▶ _What needs to be done_
Copy out every record below with complete accuracy.

▶ _Material supplied_
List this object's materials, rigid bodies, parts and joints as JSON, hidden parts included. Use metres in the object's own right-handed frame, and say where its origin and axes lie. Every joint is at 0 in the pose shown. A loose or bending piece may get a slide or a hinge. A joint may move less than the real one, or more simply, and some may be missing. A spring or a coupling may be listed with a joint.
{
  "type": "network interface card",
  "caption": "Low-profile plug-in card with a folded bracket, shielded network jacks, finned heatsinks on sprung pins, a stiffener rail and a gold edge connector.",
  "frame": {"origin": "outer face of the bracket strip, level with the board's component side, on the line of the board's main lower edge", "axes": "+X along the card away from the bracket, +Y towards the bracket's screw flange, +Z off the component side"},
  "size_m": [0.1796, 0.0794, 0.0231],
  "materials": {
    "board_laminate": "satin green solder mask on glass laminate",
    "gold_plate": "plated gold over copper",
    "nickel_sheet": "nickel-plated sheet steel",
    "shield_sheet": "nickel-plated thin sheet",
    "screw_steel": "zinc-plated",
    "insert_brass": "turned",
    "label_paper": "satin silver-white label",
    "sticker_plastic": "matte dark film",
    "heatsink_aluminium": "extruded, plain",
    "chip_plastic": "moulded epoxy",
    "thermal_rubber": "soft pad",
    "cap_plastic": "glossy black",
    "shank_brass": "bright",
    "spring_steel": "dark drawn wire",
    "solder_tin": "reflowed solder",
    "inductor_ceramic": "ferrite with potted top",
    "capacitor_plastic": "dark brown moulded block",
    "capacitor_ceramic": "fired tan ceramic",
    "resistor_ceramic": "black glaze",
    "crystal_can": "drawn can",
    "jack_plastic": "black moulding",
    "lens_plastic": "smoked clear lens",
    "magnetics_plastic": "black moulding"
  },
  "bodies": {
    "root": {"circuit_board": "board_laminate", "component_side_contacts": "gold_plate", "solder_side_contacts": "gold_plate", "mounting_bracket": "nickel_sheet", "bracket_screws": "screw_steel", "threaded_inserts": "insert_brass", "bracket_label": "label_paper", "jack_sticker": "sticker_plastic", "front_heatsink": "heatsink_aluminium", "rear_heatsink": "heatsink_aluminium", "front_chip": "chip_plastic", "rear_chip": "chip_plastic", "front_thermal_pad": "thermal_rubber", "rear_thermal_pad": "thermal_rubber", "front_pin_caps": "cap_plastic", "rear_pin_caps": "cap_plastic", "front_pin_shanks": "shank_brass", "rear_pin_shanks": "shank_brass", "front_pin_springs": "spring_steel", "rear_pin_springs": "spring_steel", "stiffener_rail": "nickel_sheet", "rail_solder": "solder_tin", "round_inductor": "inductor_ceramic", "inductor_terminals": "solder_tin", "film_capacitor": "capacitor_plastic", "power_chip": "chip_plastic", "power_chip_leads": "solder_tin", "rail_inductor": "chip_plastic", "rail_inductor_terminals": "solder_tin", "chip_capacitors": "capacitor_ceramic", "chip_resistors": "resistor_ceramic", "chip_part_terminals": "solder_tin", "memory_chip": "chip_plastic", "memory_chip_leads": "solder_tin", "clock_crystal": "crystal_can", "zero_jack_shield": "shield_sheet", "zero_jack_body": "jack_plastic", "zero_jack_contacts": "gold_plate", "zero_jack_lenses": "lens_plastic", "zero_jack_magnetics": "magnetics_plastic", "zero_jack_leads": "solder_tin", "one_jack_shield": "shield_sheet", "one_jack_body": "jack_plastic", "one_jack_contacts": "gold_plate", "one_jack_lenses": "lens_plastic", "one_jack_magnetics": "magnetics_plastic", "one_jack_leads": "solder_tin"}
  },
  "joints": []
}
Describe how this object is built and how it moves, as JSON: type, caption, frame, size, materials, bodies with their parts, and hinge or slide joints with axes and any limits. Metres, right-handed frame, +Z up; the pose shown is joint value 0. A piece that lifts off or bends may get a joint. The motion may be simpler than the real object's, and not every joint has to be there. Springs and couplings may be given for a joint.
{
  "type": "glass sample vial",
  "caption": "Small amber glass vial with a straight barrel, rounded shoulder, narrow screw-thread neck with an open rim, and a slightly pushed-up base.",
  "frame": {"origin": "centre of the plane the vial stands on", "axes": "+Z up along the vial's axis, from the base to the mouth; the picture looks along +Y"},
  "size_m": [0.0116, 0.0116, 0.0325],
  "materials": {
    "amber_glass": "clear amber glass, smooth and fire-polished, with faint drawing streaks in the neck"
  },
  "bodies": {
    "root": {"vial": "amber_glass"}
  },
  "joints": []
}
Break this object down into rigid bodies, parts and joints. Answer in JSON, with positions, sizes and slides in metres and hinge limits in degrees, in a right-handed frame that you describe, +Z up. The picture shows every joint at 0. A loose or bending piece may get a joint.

▶ _The result_
List this object's materials, rigid bodies, parts and joints as JSON, hidden parts included. Use metres in the object's own right-handed frame, and say where its origin and axes lie. Every joint is at 0 in the pose shown. A loose or bending piece may get a slide or a hinge. A joint may move less than the real one, or more simply, and some may be missing. A spring or a coupling may be listed with a joint.
{
  "type": "network interface card",
  "caption": "Low-profile plug-in card with a folded bracket, shielded network jacks, finned heatsinks on sprung pins, a stiffener rail and a gold edge connector.",
  "frame": {"origin": "outer face of the bracket strip, level with the board's component side, on the line of the board's main lower edge", "axes": "+X along the card away from the bracket, +Y towards the bracket's screw flange, +Z off the component side"},
  "size_m": [0.1796, 0.0794, 0.0231],
  "materials": {
    "board_laminate": "satin green solder mask on glass laminate",
    "gold_plate": "plated gold over copper",
    "nickel_sheet": "nickel-plated sheet steel",
    "shield_sheet": "nickel-plated thin sheet",
    "screw_steel": "zinc-plated",
    "insert_brass": "turned",
    "label_paper": "satin silver-white label",
    "sticker_plastic": "matte dark film",
    "heatsink_aluminium": "extruded, plain",
    "chip_plastic": "moulded epoxy",
    "thermal_rubber": "soft pad",
    "cap_plastic": "glossy black",
    "shank_brass": "bright",
    "spring_steel": "dark drawn wire",
    "solder_tin": "reflowed solder",
    "inductor_ceramic": "ferrite with potted top",
    "capacitor_plastic": "dark brown moulded block",
    "capacitor_ceramic": "fired tan ceramic",
    "resistor_ceramic": "black glaze",
    "crystal_can": "drawn can",
    "jack_plastic": "black moulding",
    "lens_plastic": "smoked clear lens",
    "magnetics_plastic": "black moulding"
  },
  "bodies": {
    "root": {"circuit_board": "board_laminate", "component_side_contacts": "gold_plate", "solder_side_contacts": "gold_plate", "mounting_bracket": "nickel_sheet", "bracket_screws": "screw_steel", "threaded_inserts": "insert_brass", "bracket_label": "label_paper", "jack_sticker": "sticker_plastic", "front_heatsink": "heatsink_aluminium", "rear_heatsink": "heatsink_aluminium", "front_chip": "chip_plastic", "rear_chip": "chip_plastic", "front_thermal_pad": "thermal_rubber", "rear_thermal_pad": "thermal_rubber", "front_pin_caps": "cap_plastic", "rear_pin_caps": "cap_plastic", "front_pin_shanks": "shank_brass", "rear_pin_shanks": "shank_brass", "front_pin_springs": "spring_steel", "rear_pin_springs": "spring_steel", "stiffener_rail": "nickel_sheet", "rail_solder": "solder_tin", "round_inductor": "inductor_ceramic", "inductor_terminals": "solder_tin", "film_capacitor": "capacitor_plastic", "power_chip": "chip_plastic", "power_chip_leads": "solder_tin", "rail_inductor": "chip_plastic", "rail_inductor_terminals": "solder_tin", "chip_capacitors": "capacitor_ceramic", "chip_resistors": "resistor_ceramic", "chip_part_terminals": "solder_tin", "memory_chip": "chip_plastic", "memory_chip_leads": "solder_tin", "clock_crystal": "crystal_can", "zero_jack_shield": "shield_sheet", "zero_jack_body": "jack_plastic", "zero_jack_contacts": "gold_plate", "zero_jack_lenses": "lens_plastic", "zero_jack_magnetics": "magnetics_plastic", "zero_jack_leads": "solder_tin", "one_jack_shield": "shield_sheet", "one_jack_body": "jack_plastic", "one_jack_contacts": "gold_plate", "one_jack_lenses": "lens_plastic", "one_jack_magnetics": "magnetics_plastic", "one_jack_leads": "solder_tin"}
  },
  "joints": []
}
Describe how this object is built and how it moves, as JSON: type, caption, frame, size, materials, bodies with their parts, and hinge or slide joints with axes and any limits. Metres, right-handed frame, +Z up; the pose shown is joint value 0. A piece that lifts off or bends may get a joint. The motion may be simpler than the real object's, and not every joint has to be there. Springs and couplings may be given for a joint.
{
  "type": "glass sample vial",
  "caption": "Small amber glass vial with a straight barrel, rounded shoulder, narrow screw-thread neck with an open rim, and a slightly pushed-up base.",
  "frame": {"origin": "centre of the plane the vial stands on", "axes": "+Z up along the vial's axis, from the base to the mouth; the picture looks along +Y"},
  "size_m": [0.0116, 0.0116, 0.0325],
  "materials": {
    "amber_glass": "clear amber glass, smooth and fire-polished, with faint drawing streaks in the neck"
  },
  "bodies": {
    "root": {"vial": "amber_glass"}
  },
  "joints": []
}
Break this object down into rigid bodies, parts and joints. Answer in JSON, with positions, sizes and slides in metres and hinge limits in degrees, in a right-handed frame that you describe, +Z up. The picture shows every joint at 0. A loose or bending piece may get a joint.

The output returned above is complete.